Task goal:
Tell how many lines have the string "More" in them, and write nothing besides the number.

* start Dataset *

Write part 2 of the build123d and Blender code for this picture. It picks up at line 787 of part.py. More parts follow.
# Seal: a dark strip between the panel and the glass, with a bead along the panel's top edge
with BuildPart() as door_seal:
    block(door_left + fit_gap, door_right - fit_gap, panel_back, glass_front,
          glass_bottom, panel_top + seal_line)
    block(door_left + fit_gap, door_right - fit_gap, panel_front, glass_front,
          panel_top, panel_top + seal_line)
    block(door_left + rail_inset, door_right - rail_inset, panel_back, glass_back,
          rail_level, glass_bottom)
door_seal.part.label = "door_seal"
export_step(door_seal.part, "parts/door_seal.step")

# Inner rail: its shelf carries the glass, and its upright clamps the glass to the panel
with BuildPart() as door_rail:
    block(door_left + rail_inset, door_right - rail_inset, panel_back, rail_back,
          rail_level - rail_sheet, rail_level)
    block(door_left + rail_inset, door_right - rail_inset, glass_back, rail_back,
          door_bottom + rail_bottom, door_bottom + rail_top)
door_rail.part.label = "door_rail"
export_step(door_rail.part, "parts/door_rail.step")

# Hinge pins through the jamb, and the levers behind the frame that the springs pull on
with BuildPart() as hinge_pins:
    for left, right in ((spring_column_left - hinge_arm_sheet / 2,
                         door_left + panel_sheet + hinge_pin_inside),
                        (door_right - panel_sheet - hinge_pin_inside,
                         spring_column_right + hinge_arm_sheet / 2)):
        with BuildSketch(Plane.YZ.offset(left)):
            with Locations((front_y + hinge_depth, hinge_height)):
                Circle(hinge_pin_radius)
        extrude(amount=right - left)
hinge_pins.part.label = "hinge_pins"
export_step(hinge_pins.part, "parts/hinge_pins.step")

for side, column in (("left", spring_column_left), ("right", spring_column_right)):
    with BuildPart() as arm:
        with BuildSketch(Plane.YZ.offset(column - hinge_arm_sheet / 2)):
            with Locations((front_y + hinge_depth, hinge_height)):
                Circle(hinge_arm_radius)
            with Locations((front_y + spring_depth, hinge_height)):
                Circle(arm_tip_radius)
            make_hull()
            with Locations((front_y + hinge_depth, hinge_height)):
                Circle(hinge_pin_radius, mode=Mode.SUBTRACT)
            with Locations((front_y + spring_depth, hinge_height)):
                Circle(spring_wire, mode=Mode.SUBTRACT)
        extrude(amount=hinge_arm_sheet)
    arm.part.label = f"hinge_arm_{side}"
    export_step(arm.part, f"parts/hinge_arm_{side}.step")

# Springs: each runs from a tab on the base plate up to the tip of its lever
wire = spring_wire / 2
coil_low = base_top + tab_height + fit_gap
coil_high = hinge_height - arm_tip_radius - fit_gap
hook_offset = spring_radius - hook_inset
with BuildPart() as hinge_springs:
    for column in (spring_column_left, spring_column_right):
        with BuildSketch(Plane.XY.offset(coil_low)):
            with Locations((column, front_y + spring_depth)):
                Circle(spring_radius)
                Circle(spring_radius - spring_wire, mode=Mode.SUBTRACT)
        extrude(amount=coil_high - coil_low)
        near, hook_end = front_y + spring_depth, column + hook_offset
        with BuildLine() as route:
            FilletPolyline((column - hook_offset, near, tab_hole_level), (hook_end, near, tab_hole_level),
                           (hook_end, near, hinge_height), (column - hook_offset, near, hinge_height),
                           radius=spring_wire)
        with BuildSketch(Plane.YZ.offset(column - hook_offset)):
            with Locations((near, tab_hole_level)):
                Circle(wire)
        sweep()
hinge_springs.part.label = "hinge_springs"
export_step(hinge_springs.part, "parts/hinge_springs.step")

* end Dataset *
* start Dataset *

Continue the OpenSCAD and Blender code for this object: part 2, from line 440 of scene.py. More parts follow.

* end Dataset *
* start Dataset *

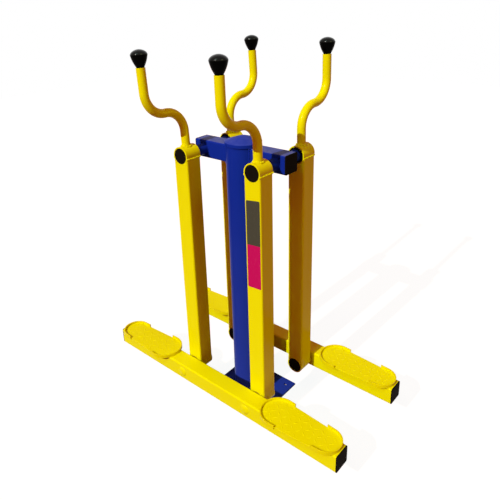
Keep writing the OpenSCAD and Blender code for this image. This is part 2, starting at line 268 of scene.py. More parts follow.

* end Dataset *

Answer:
3